Free Thought and Expression
The Fourth of the UU Principles is: “We, the member congregations of the Unitarian Universalist Association, covenant to affirm and promote … A free and responsible search for truth and meaning.” The Fifth Principle begins by affirming and promoting “The right of conscience ….” To younger UUs the Seven Principles have always been there, and younger UUs consequently tend to think that here is the basis for the UU commitment to free thought and expression, leaving these UUs open to being silenced by leaders — like the UUMA Board — who claim to have a superior understanding of what is “responsible.”
But the Seven Principles date only to the mid-1980s. At their American beginnings in the early 1800s, Unitarians spoke of “the right of private judgment”; even earlier, in the late 1700s, American Universalists spoke of “soul liberty.” Both groups were referring to the right of free thought and expression. And while it was well understood that not all speech is proper — famously, one cannot shout “Fire!” in a crowded theater — our founders thought it best not to include a qualifier, like “responsible,” that could be used to stifle speech.

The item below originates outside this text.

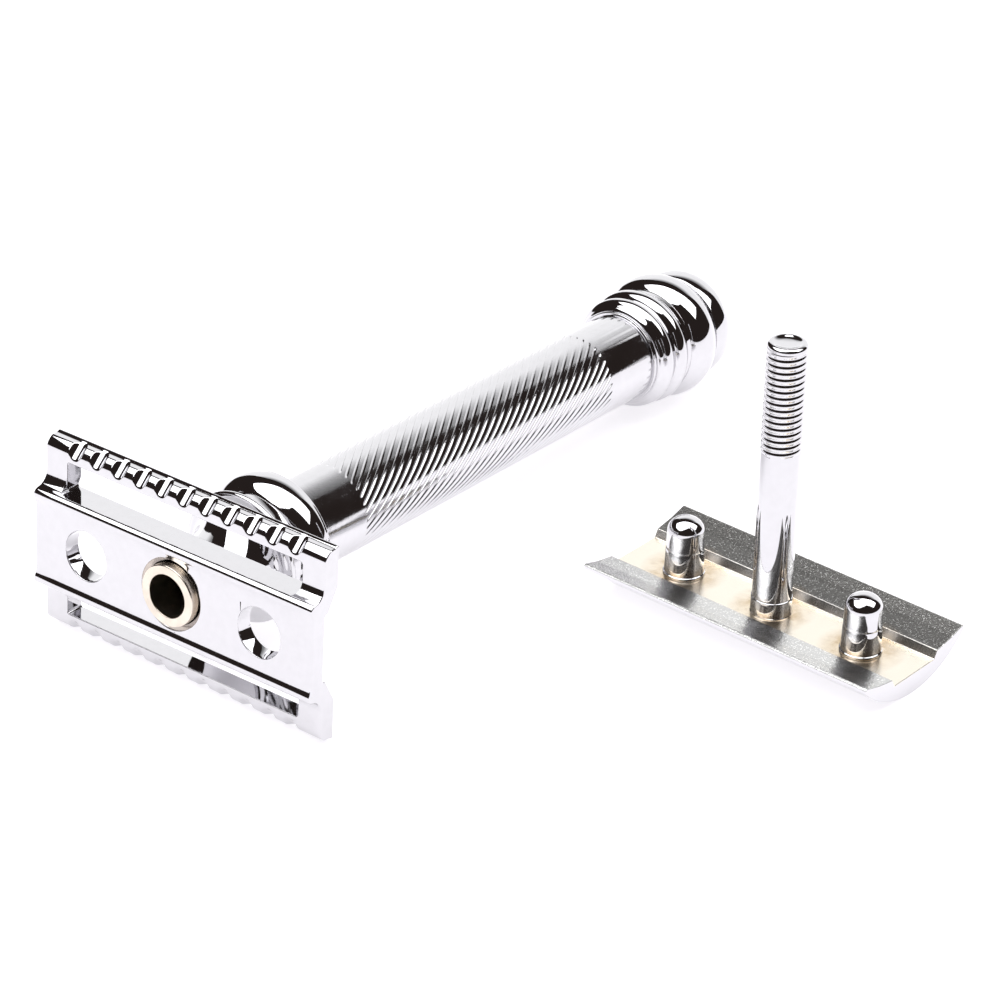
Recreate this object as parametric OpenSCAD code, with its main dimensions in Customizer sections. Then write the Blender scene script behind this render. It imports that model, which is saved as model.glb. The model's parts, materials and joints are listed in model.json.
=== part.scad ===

Ministers of my generation — in seminary 30 years ago — were required by the UUA to learn about Unitarian history from A History of Unitarianism by Earl Morse Wilbur, which held that the essence of Unitarianism was Freedom, Reason, and Tolerance. By Freedom, Wilbur meant the absolute right of each person to decide religious matters for themselves; by Reason, the use of reason in religious discourse; and by Tolerance, tolerance of those with differing points of view. The Universalists held those values too. In their censure of Todd Eklof, the UUMA Board has violated all three! According to my training, therefore, these national “leaders” have left the denomination.
Will Rogers said, “If you’re ridin’ ahead of the herd, take a look back every now and then to make sure it’s still there.” While the UUMA Board may have succeeded in intimidating most of our ministers, I hope that soon the UUMA Board will look back and see that the important people — the people in the pews — are not following.